Falmouth Academy’s class of 2012 may be small, but it has a wide world view. Among the 31 students who graduated on Saturday are a boy from Afghanistan and a girl from Russia. Neither had met a citizen of the other’s country until they came to Falmouth Academy. The fall of 2010 was the start of Tariq Maroofi’s second year at the grade 7-12 school and Irina Ivanova’s first. They met the first day of school in an FA classroom with a world map on the wall. “He showed me where Afghanistan is on the map. I didn’t even know,” said Irina.
Tariq came to FA as a sophomore three years ago from Kabul. He had gone to school in Pakistan and Afghanistan and spoke four languages. His uncle had been well educated but his father hadn’t gone to school beyond the third grade. Both men encouraged Tariq to seize the opportunity of an American high school education.
Irina grew up in St. Petersburg but had gone to an English-speaking school in Sweden for five years before she arrived in Falmouth scared and jet lagged and one day before the start of her junior year in high school. She is here with her mother, Nina Ivanova, a geophysicist with a three-year contract at the Woods Hole Oceanographic Institution. Irina, who speaks three languages, knew about American high schools only from the movies.
Falmouth Academy surprised her and Tariq. “I assumed it would be a typical US high school with lockers and big classes,” said Irina. “I didn’t expect small classes and I didn’t realize all the teachers would be helping you out even if you weren’t doing well.
“At first I struggled with reading and understood only about fifty percent. My writing was really terrible. I never proofread before coming here. But my teachers were definitely nice and helpful. They have worked with me a lot,” she said. “Everything is different and better than I expected.”
“I didn’t know anything when I first arrived,” said Tariq. “This was such a completely different society. It’s been like climbing a ladder… it was hard work, but I was supported all along.” He credits his host family, Mark and Joyce Haycock and their son Nathaniel, his teachers, and classmates for helping him climb the ladder.
Tariq and Irina both like classroom discussions with students from different cultures with different ideas. They feel sure these discussions are beneficial for everyone in the class.
“The first year I was shy,” said Tariq. “The second year I did more participation. And my senior year I try my best to make discussions go on and on.”
“Being here has helped me,” said Irina. “It’s helpful for kids to have other nationalities, religions, and cultures in the classroom, to have different opinions. It makes people more accepting. You don’t always know at the time how it changes you, but it does.”
“Falmouth Academy is small so a lot of people think that we’re not very diverse,” said Rachel Dragos, also an FA senior. “But because it’s small we all know each other, and we have the blessing of working with friends like Tariq and Irina.”
Irina will return to Russia for the summer before she enters Elmira College with a significant merit scholarship. She hopes to major, in international relations, math and political science or economics. “Definitely a double major,” she said. “Maybe a triple and perhaps minors in Arabic and dance.”

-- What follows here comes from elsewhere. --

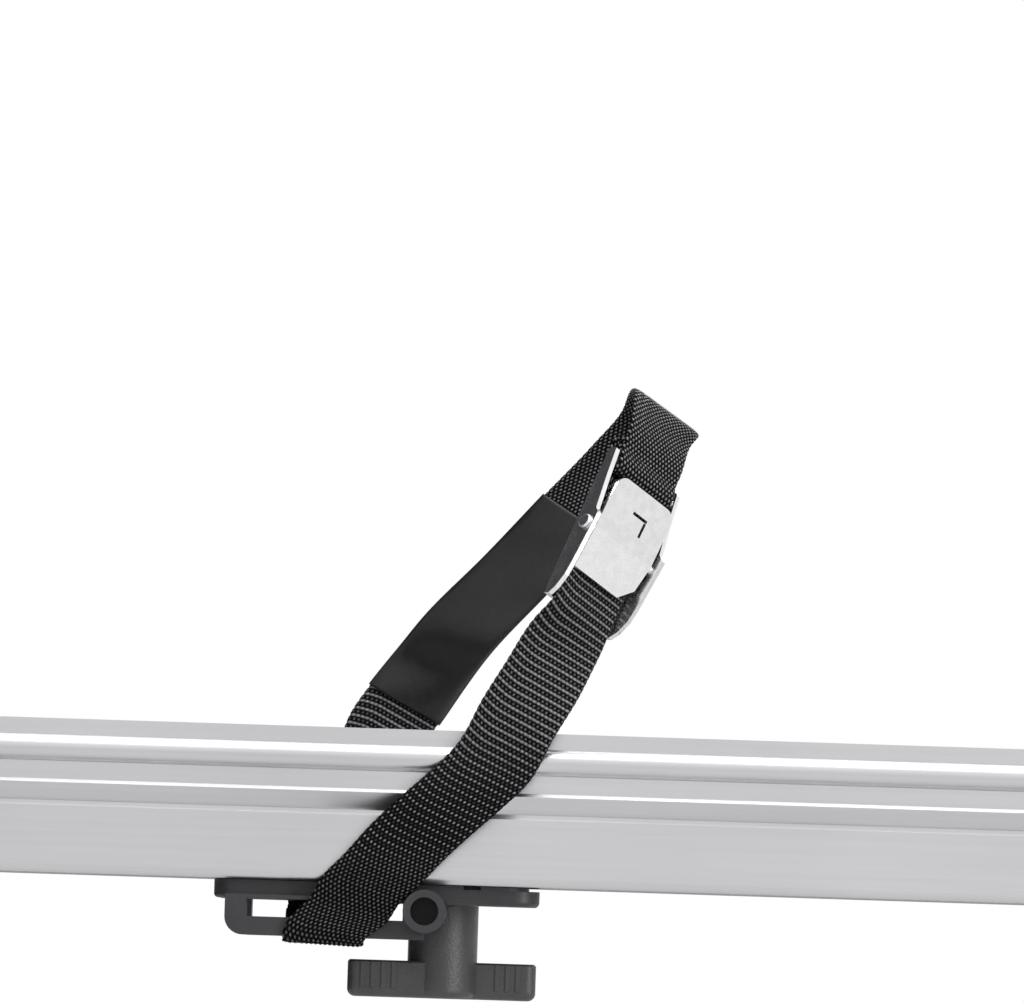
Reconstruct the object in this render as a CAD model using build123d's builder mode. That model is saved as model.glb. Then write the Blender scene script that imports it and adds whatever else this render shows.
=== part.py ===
from build123d import *

import os
from math import asin, cos, degrees, radians, sin, sqrt

# A platform carrier that carries two bicycles on a tow ball. All sizes are in millimetres.
# The origin is the centre of the tow ball. X runs across the car, Y away from it and Z up.

os.makedirs("parts", exist_ok=True)

# Clearances shared by all pieces
run_gap = 0.05      # on the radius of a pin that turns in its hole
slide_gap = 0.15    # between pieces that slide past each other
side_gap = 0.4      # beside a piece that swings between two walls
soft_gap = 0.3      # between webbing or its sleeve and what it passes

# Tow ball and coupling housing
ball_d = 50.0
ball_gap = 0.1
cup_wall = 10.0
cup_rim_drop = 6.0        # rim of the cup below the middle of the ball
tail_half = 28.0
tail_top = 32.0
tail_end = 96.0
tail_corner_r = 6.0
ear_t = 7.0
ear_r = 11.0

# Coupling jaw and its pin
jaw_width = 25.0
jaw_slot_start = 12.5     # the slot for the jaw begins this far behind the middle of the ball
jaw_pin_y = 45.0
jaw_pin_z = 4.0
jaw_pin_r = 5.0
jaw_boss_r = 9.0
jaw_tip_y = 18.0          # lowest point of the claw under the ball
jaw_tip_depth = 27.0
jaw_face_top = 7.5        # upper and lower ends of the face that grips the ball
jaw_face_bottom = 20.0
jaw_heel_y = 37.0
jaw_slot_top = 15.0
jaw_slot_end = 60.0

# Coupling lever, its pin and grip
lever_width = 20.0
lever_pin_y = 52.0
lever_pin_z = 46.0
lever_pin_r = 5.0
lever_hub_r = 9.5
lever_bar_t = 10.0
lever_reach = 128.0
lever_lift = 6.0          # rise of the grip end above the pin
grip_length = 66.0
grip_wall = 3.5

# Chassis: a folded steel channel bolted behind the coupling
chassis_wall = 5.0
chassis_start = 40.0
chassis_web_start = 68.0
chassis_top = 34.0
axle_y = 130.0
axle_z = 12.0
axle_r = 8.0
axle_head_r = 12.0
axle_head_t = 4.0
chassis_end_r = 22.0      # the rear of each wall is an arc about the axle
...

Tariq will spend the summer with relatives near Washington, D.C. In the fall he will enter Union College in Schenectady with a full scholarship.
In fact, Tariq wrote a senior reference for Irina: “When it comes to an Afghan writing about a Russian, of course you might think I am not going to say anything nice about Irina, but not so. Our introduction to each other on the first day could have led to the shattering or clashing of our worlds, but in reality our introduction has made us promise to bring our two different worlds together. When it comes to this Afghan, he will always have something nice to say about this passionate Russian, Irina Ivanova.”
“Tariq is the first person I’d met from Afghanistan,” said Irina.
“Irina was the first Russian, I had met, added Tariq.
They have become best friends and have agreed that someday they will visit each other’s country.